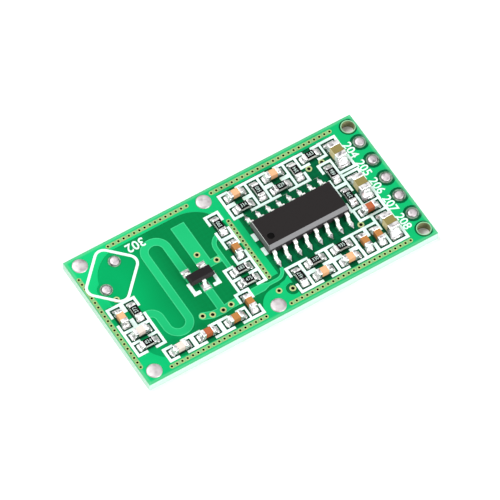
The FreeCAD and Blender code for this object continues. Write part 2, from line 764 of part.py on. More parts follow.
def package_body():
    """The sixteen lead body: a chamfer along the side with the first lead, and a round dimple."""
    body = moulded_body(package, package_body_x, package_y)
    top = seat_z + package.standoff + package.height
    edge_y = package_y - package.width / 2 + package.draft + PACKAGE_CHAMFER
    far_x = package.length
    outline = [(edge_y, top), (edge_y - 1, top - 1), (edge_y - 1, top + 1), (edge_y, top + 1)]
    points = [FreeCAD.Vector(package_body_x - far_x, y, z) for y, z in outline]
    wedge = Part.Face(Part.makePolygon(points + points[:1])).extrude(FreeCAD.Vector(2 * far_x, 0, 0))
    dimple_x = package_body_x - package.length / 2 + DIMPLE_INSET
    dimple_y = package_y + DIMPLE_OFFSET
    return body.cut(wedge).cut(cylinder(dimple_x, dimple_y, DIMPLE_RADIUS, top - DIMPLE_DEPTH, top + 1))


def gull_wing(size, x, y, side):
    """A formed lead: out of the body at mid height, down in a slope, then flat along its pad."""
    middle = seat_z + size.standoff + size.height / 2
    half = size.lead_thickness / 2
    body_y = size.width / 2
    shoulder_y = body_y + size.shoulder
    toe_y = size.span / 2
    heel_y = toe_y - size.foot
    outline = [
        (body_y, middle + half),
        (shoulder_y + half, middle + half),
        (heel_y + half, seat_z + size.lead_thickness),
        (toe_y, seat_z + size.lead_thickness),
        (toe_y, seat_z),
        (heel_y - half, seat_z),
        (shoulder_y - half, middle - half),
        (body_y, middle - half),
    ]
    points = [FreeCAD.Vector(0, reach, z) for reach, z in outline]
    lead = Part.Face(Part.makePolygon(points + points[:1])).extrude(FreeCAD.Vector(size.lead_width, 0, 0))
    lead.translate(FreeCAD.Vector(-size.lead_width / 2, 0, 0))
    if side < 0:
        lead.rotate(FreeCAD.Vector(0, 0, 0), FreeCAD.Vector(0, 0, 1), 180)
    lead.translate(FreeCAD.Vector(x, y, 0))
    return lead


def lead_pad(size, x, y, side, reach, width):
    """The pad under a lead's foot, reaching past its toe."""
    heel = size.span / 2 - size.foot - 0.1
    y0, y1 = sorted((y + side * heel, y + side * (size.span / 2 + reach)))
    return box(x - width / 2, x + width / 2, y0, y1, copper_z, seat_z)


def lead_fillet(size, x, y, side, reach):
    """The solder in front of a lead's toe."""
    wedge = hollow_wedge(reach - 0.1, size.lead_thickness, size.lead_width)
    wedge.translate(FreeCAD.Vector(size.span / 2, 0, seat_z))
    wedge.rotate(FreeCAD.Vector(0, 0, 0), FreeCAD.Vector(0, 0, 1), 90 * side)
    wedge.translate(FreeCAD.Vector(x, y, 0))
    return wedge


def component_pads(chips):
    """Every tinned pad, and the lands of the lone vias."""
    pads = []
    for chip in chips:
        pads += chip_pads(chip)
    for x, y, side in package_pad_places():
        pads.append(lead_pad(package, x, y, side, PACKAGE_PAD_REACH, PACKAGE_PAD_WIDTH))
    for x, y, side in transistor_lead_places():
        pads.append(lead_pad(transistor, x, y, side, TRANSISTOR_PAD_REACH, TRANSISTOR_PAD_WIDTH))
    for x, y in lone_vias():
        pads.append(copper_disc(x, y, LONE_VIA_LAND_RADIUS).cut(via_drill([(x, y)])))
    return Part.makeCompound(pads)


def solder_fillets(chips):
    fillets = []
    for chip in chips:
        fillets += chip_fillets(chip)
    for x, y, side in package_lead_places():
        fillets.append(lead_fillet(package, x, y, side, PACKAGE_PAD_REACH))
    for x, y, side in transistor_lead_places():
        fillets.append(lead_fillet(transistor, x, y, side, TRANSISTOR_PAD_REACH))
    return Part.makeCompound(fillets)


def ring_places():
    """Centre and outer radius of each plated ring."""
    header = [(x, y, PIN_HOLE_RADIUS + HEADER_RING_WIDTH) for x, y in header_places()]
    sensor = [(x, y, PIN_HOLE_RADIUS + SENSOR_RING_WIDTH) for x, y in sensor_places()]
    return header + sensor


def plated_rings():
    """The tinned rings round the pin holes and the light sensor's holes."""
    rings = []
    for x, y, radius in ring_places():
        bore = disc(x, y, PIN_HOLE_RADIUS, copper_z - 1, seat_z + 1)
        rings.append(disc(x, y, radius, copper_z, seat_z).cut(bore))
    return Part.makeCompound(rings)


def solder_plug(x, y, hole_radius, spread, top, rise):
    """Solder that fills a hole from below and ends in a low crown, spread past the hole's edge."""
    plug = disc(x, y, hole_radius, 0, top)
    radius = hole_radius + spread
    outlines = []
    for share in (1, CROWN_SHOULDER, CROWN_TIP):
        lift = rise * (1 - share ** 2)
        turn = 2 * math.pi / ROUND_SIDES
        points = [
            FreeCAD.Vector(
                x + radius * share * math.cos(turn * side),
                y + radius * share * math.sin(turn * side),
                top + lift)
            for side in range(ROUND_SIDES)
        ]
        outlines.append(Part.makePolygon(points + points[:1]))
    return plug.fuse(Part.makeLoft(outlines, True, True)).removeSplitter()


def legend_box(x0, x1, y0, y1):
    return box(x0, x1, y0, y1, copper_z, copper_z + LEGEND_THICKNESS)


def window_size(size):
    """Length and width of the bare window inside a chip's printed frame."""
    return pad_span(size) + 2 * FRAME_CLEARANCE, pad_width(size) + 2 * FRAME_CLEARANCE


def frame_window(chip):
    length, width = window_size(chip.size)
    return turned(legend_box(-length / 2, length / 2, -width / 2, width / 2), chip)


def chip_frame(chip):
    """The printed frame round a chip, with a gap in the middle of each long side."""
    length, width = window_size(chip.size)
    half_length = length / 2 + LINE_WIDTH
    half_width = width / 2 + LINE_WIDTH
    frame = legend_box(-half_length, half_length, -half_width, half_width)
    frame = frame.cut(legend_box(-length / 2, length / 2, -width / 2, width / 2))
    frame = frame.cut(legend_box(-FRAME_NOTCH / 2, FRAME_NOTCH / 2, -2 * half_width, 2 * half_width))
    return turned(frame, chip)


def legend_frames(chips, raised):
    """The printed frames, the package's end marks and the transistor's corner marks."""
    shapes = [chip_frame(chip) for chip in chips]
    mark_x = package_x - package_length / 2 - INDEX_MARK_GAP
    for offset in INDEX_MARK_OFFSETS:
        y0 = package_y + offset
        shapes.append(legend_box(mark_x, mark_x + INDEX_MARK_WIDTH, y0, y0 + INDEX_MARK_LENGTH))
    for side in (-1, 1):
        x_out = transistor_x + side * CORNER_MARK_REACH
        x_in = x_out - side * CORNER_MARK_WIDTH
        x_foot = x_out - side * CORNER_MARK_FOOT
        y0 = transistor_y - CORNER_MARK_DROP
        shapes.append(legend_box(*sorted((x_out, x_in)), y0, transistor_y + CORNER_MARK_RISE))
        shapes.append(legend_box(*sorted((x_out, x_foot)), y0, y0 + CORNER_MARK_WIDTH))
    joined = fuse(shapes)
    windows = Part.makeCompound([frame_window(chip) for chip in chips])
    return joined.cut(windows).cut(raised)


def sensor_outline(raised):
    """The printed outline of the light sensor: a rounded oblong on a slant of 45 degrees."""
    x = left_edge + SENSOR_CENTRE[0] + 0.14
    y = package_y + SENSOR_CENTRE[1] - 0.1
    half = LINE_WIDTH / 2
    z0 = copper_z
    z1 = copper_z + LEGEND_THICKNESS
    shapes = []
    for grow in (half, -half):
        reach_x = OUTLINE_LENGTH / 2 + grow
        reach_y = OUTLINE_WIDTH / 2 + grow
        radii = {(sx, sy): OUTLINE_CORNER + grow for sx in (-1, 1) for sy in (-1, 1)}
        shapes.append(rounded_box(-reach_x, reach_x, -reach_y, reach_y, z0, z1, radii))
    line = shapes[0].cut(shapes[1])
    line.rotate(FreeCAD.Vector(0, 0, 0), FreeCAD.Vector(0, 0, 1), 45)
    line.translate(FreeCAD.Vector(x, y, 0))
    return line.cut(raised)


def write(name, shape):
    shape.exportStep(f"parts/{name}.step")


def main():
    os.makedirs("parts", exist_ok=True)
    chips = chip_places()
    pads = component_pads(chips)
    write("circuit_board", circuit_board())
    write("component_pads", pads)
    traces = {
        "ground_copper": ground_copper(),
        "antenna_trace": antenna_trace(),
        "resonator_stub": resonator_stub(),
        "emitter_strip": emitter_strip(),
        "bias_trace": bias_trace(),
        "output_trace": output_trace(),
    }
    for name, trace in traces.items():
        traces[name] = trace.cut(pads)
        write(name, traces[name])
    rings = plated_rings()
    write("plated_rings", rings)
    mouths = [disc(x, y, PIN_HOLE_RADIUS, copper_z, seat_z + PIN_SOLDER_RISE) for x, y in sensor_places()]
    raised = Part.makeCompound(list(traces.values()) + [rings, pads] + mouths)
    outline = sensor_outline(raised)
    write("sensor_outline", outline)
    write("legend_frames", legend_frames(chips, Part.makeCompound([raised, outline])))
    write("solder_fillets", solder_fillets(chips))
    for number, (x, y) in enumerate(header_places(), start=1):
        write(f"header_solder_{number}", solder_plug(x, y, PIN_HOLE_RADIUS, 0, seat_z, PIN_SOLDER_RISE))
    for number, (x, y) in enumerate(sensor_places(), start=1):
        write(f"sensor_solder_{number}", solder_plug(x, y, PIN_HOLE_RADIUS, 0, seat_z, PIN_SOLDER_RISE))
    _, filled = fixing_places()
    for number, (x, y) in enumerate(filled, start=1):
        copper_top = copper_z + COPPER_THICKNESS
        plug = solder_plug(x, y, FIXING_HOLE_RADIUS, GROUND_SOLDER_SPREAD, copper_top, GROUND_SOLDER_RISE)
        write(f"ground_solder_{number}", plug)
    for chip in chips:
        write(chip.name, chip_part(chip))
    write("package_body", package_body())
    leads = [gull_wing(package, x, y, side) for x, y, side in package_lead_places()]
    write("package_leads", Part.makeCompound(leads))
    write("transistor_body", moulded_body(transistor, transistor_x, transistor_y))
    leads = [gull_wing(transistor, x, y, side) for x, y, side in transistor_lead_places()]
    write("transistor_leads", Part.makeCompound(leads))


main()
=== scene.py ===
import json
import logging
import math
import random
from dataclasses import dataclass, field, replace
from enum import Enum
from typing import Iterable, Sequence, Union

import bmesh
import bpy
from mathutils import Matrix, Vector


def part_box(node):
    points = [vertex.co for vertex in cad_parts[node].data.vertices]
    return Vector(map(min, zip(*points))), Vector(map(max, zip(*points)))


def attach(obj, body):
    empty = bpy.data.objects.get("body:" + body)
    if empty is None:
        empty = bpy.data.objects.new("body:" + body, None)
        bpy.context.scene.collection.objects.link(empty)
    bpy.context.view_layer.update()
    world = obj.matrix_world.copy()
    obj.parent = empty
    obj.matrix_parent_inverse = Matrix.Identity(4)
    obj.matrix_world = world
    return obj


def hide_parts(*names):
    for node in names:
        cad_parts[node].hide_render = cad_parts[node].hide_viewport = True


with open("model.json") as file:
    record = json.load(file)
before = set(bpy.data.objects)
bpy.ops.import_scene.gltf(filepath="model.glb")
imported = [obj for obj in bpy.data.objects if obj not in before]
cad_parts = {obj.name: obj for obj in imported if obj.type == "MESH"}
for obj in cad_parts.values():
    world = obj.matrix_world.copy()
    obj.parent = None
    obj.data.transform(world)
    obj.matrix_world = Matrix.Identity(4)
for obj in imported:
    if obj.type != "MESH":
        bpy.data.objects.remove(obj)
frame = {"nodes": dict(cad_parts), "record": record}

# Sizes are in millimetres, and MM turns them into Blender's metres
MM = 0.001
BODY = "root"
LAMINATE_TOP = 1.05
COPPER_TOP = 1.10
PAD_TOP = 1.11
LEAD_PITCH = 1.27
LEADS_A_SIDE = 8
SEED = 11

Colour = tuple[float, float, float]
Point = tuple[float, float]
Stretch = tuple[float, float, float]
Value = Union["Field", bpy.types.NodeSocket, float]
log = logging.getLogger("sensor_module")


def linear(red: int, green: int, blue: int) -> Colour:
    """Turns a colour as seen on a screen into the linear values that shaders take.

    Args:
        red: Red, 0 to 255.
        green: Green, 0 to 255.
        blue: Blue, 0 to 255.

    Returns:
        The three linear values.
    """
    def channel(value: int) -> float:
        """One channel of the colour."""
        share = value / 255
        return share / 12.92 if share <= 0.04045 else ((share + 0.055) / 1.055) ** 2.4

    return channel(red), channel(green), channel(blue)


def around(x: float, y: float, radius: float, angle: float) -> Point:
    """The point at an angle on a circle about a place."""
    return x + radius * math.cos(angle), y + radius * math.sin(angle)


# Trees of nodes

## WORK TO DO
Reproduce exactly, and only, the lines from the one that contains "GROUND_SOLDER_SPREAD, copper_top, GROUND_SOLDER_RISE)" down to the one that contains "points = [vertex.co", both ends included.

## REPLY
        plug = solder_plug(x, y, FIXING_HOLE_RADIUS, GROUND_SOLDER_SPREAD, copper_top, GROUND_SOLDER_RISE)
        write(f"ground_solder_{number}", plug)
    for chip in chips:
        write(chip.name, chip_part(chip))
    write("package_body", package_body())
    leads = [gull_wing(package, x, y, side) for x, y, side in package_lead_places()]
    write("package_leads", Part.makeCompound(leads))
    write("transistor_body", moulded_body(transistor, transistor_x, transistor_y))
    leads = [gull_wing(transistor, x, y, side) for x, y, side in transistor_lead_places()]
    write("transistor_leads", Part.makeCompound(leads))


main()
=== scene.py ===
import json
import logging
import math
import random
from dataclasses import dataclass, field, replace
from enum import Enum
from typing import Iterable, Sequence, Union

import bmesh
import bpy
from mathutils import Matrix, Vector


def part_box(node):
    points = [vertex.co for vertex in cad_parts[node].data.vertices]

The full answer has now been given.